To avoid doing requests to the server (even if it’s cached), we can do all the requests the first time, put all the data together in a data structure convenient for us, and store it in, for example in the browser’s IndexedDB, in the LocalStorage, SessionStorage or even in memory (not recommended). The next time we want to show the data, we can get it from the cache, not just the resource data (even the computation we did), saving network and computation time.
We can control the expiration of the caches by adding the issue time next to the API, and we can also control the cache invalidation. Imagine now that the user adds a new cat in its browser. We can just invalidate the cache and do the requests and calculations next time, or go further, updating our local cache with the new data. Or, another user can change the value, and the server will send an event to notify the change to all clients. For example, using WebSockets, our front-end application can hear these events and invalidate the cache or just update the cache.

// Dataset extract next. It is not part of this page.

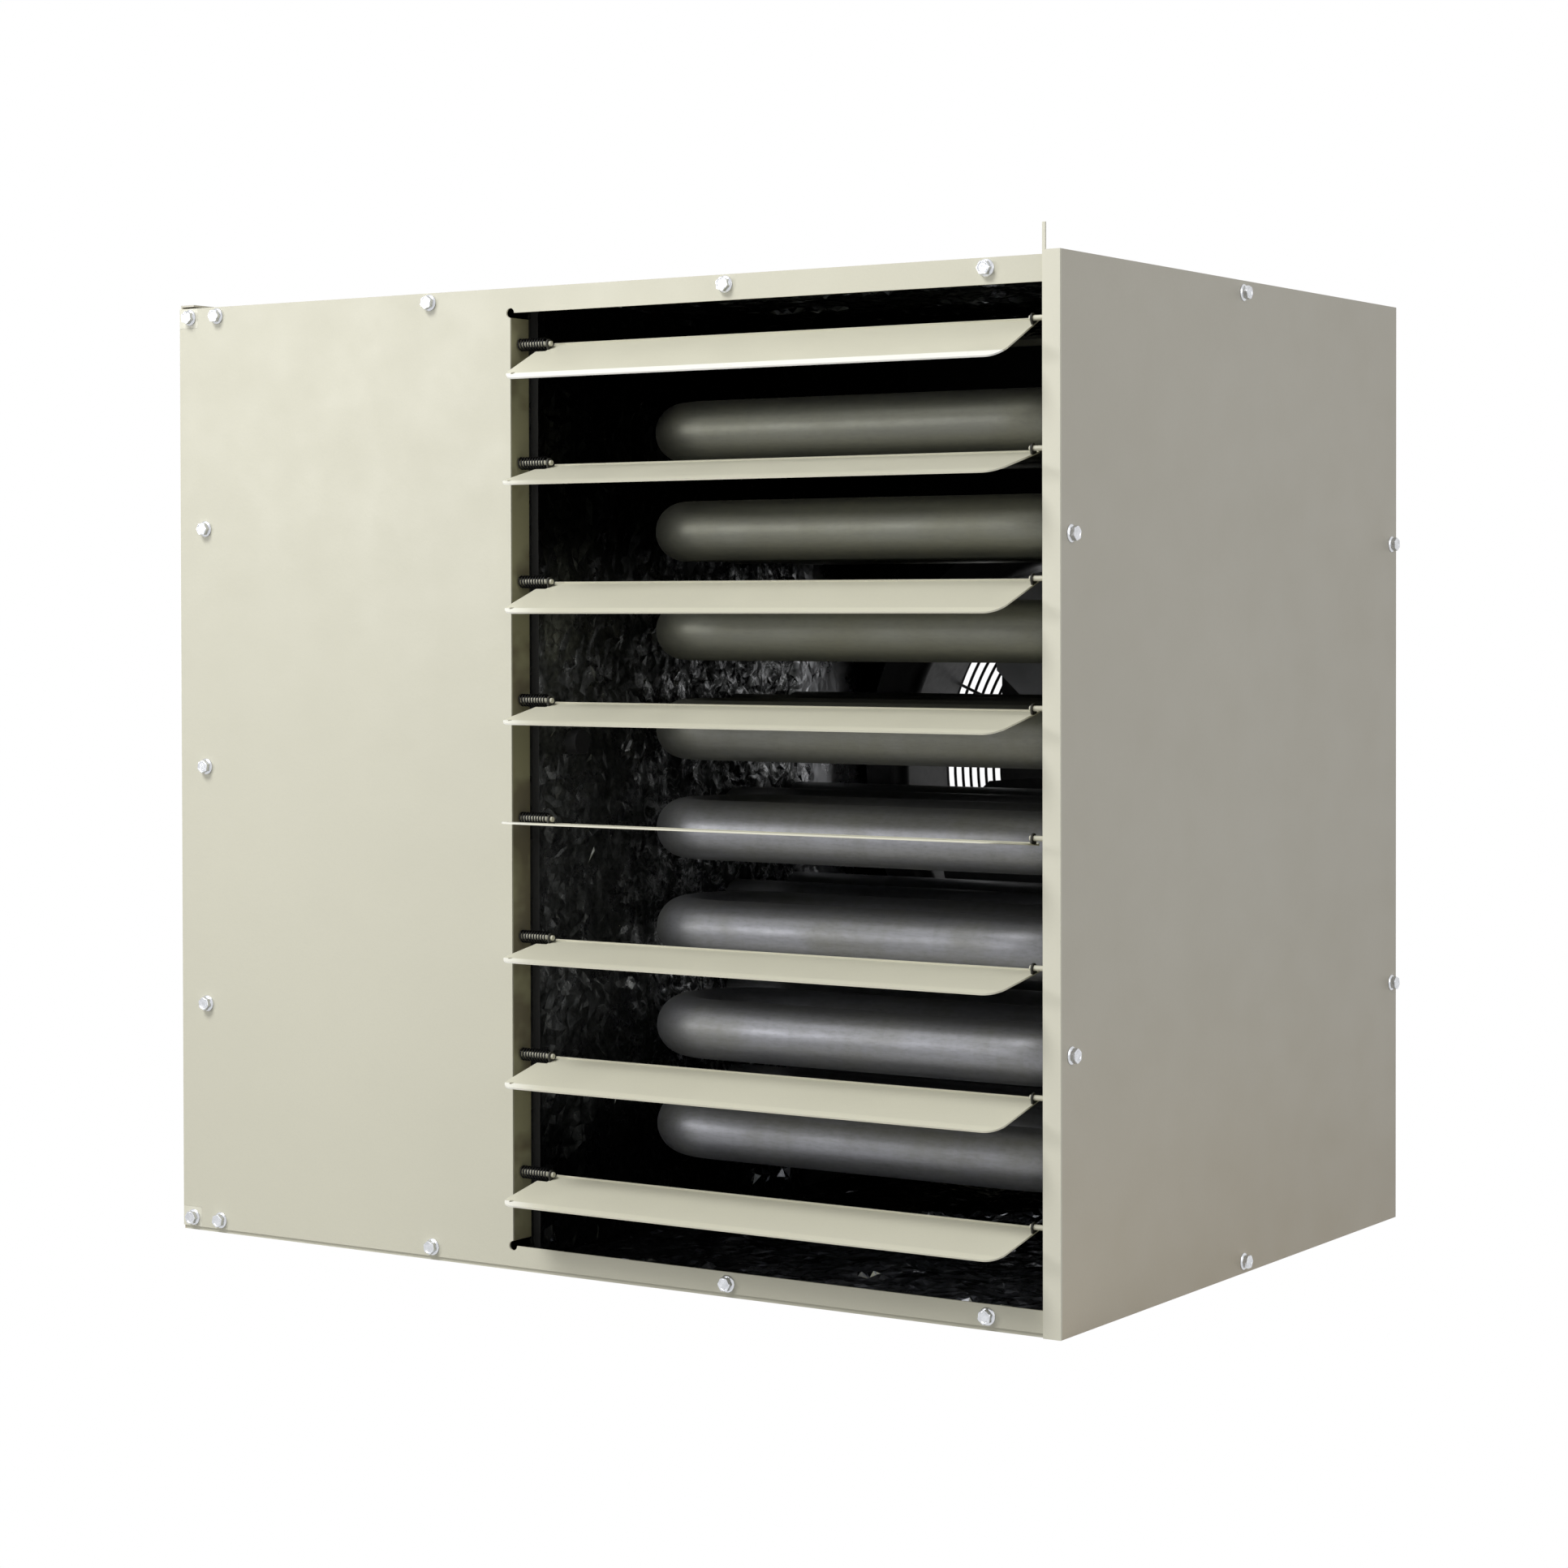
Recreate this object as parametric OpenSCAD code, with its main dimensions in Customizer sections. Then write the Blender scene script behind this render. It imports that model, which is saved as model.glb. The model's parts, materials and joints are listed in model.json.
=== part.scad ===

This kind of cache requires work on our side to check the caches and handle events that can invalidate or update it, etc., but fits very well in a hexagonal architecture where the data is consumed from the API using a port adaptor (repository) that can hear domain events to react to the changes and invalidate or update some caches.
This is not a cache generic solution. We need to think if it fits our use case as it requires work on the front-end application side to invalidate the caches or to emit and handle data change events. In most cases, the HTTP caching is enough.
Conclusion
Having a cache solution and good strategy should be a must in any software architecture, but our solution will be incomplete and probably not optimized. Caches are our best friends mostly in high-performance scenarios. It seems that the technical invalidation cache process is the challenge, but the biggest challenge is to understand the business scenarios and uses cases to identify what are the requirements in terms of data freshness and consistency that allow us to design and choose the best strategy.